## start Available data

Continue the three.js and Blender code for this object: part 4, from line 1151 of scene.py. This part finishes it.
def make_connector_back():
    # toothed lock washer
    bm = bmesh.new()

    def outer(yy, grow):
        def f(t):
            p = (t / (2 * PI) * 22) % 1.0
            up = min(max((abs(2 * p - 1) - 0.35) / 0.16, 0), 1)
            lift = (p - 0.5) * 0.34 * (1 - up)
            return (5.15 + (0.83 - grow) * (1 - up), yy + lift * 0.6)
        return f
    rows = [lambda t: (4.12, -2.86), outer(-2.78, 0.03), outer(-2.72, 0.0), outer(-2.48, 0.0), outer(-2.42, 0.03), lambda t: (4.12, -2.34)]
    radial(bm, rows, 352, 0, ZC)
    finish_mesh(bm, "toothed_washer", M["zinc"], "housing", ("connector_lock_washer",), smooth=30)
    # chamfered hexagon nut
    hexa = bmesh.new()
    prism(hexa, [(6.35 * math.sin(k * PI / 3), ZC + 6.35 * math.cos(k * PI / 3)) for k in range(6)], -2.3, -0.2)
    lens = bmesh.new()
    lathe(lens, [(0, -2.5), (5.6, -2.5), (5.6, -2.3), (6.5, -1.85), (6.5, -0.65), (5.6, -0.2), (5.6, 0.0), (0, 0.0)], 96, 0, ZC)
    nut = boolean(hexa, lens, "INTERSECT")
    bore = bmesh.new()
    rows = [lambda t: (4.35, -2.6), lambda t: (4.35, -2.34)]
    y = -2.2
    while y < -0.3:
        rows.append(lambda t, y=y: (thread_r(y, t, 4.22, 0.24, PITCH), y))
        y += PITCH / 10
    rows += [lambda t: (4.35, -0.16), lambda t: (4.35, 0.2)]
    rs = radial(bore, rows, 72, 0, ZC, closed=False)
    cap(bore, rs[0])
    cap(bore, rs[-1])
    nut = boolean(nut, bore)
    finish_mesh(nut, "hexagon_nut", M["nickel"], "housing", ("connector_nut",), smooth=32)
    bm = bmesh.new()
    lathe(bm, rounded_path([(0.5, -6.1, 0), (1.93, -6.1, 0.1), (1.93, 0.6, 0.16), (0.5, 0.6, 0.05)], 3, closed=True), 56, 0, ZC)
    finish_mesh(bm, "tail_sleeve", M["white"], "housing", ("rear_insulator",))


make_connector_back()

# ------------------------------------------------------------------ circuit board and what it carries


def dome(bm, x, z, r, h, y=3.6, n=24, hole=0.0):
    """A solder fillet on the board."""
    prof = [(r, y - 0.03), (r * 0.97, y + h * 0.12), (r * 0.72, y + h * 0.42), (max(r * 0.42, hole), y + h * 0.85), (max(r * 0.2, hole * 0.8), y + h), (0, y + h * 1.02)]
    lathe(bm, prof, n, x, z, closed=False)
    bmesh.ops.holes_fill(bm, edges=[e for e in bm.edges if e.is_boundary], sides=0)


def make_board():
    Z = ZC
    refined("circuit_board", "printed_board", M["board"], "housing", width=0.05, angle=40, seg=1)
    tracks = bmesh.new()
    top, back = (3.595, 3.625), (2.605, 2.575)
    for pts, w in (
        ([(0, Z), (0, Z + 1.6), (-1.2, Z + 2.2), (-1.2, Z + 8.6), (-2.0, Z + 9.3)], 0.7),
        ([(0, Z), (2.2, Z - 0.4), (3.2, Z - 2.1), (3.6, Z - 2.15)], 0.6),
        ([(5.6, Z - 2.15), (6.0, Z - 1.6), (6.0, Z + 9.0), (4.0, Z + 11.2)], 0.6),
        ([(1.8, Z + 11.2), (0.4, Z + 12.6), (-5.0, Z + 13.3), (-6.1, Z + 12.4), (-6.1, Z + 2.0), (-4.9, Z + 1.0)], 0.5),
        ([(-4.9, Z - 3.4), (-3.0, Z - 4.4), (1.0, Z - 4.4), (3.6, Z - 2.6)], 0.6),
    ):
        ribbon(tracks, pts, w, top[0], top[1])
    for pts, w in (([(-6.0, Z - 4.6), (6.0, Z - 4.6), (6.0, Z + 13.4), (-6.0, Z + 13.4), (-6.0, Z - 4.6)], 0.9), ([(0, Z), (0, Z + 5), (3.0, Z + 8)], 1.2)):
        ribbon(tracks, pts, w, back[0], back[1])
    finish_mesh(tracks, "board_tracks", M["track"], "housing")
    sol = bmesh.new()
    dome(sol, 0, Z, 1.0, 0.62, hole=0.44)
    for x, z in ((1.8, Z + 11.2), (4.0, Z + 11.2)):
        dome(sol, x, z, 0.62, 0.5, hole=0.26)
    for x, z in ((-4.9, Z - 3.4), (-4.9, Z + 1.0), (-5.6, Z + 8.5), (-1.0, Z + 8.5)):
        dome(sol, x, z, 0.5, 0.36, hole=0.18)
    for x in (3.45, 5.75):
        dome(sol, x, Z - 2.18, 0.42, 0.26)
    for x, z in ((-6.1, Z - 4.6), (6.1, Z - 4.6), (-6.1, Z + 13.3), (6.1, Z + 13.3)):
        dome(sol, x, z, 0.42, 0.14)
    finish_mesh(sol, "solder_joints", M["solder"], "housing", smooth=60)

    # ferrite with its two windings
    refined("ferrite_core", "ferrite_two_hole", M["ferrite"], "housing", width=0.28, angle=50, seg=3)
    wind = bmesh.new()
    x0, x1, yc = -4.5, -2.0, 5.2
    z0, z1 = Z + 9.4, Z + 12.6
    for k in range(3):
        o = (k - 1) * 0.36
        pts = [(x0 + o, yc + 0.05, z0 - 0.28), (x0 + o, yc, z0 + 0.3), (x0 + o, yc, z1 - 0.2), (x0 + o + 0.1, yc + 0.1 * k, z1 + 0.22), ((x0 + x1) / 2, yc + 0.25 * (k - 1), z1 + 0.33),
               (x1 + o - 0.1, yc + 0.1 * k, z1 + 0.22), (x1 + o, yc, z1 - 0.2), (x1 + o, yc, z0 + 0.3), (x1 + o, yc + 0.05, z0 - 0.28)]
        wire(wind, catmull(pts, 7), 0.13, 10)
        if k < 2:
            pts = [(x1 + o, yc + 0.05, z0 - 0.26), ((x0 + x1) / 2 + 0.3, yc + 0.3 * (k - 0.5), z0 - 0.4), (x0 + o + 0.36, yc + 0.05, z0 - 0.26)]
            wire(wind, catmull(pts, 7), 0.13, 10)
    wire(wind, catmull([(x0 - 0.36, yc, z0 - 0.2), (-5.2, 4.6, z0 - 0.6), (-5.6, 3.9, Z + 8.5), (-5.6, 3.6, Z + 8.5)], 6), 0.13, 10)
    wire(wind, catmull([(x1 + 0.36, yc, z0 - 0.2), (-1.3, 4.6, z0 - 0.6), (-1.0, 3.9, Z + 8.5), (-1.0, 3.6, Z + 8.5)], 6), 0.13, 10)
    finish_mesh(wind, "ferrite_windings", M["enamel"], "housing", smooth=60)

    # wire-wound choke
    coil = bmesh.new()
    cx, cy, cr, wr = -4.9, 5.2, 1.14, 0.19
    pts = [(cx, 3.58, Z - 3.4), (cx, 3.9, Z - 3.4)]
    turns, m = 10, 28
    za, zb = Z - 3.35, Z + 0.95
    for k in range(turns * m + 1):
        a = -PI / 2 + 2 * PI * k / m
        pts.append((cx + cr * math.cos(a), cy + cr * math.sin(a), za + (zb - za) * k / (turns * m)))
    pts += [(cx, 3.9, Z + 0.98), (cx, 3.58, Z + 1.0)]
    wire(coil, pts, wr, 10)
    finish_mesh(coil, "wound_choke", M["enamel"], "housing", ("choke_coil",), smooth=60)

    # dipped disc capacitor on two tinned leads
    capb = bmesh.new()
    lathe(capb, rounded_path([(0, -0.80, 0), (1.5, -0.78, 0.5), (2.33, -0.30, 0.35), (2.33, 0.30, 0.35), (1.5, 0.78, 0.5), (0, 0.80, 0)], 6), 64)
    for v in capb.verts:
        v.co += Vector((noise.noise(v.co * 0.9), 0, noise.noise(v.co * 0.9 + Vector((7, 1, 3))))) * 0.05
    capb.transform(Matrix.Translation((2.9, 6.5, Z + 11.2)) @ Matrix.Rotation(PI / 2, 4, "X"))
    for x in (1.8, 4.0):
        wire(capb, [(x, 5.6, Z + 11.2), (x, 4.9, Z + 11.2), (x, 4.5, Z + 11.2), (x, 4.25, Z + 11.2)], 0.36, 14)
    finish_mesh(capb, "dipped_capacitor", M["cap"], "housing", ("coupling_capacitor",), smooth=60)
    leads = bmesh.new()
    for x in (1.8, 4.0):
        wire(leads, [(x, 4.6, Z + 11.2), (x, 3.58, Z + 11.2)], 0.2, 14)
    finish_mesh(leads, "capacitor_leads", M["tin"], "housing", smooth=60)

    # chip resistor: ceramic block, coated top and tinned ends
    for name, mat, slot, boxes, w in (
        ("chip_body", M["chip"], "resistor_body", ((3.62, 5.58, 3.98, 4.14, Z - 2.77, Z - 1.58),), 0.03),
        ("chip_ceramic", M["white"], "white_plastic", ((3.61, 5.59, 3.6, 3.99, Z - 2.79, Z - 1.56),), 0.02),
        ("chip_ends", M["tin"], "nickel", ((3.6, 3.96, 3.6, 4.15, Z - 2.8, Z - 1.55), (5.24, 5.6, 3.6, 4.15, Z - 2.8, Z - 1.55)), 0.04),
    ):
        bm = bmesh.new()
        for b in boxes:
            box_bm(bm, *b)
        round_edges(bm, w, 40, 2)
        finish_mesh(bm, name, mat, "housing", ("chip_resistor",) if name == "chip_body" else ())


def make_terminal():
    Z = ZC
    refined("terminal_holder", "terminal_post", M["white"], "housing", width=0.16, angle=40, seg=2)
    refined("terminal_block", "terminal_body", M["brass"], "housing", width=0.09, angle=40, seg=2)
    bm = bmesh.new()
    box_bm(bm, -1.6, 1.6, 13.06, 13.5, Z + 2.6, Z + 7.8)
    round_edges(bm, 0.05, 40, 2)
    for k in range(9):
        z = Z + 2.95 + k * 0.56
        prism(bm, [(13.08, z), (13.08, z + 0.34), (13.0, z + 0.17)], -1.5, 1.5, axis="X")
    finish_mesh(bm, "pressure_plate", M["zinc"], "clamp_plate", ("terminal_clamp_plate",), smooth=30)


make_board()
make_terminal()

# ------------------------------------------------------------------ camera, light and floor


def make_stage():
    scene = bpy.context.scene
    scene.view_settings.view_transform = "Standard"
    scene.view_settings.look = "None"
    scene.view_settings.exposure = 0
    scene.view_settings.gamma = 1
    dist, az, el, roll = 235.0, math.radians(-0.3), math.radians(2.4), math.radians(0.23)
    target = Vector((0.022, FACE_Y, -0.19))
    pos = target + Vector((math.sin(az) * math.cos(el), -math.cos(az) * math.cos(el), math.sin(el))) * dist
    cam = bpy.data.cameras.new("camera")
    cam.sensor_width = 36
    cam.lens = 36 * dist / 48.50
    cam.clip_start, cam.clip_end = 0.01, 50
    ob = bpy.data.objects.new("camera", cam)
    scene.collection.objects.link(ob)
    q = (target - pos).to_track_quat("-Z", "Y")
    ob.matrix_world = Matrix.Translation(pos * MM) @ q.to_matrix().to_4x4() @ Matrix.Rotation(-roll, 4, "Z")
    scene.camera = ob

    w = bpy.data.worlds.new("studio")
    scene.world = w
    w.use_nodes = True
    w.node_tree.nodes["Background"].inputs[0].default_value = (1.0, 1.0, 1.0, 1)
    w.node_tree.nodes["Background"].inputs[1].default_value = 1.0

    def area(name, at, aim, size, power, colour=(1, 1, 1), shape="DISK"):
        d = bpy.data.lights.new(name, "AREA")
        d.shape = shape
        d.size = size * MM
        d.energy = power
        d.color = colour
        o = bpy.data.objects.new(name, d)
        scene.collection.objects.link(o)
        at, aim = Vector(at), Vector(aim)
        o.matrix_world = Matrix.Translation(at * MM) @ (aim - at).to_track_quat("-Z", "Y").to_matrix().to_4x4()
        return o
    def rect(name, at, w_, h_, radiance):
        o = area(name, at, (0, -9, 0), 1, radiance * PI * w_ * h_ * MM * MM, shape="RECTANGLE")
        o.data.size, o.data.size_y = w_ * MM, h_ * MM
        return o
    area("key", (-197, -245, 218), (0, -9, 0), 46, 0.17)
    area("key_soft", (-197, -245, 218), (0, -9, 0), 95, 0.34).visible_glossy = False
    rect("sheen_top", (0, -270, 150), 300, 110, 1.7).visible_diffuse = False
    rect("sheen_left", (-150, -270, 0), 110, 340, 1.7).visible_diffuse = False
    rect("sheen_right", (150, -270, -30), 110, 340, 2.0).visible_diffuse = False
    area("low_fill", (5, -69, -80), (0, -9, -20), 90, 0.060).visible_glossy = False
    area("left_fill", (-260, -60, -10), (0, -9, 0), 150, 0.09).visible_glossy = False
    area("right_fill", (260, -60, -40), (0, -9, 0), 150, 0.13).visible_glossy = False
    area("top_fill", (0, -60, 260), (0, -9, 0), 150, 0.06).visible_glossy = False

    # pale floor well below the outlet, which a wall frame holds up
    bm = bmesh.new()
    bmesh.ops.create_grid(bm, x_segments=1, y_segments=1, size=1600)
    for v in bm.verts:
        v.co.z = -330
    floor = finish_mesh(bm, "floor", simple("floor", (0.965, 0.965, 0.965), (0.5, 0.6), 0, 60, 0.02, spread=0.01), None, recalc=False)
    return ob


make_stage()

## end Available data

**Task description**
Gather from the data above every line with the string "scene".

**Result**
Continue the three.js and Blender code for this object: part 4, from line 1151 of scene.py. This part finishes it.
    scene = bpy.context.scene
    scene.view_settings.view_transform = "Standard"
    scene.view_settings.look = "None"
    scene.view_settings.exposure = 0
    scene.view_settings.gamma = 1
    scene.collection.objects.link(ob)
    scene.camera = ob
    scene.world = w
        scene.collection.objects.link(o)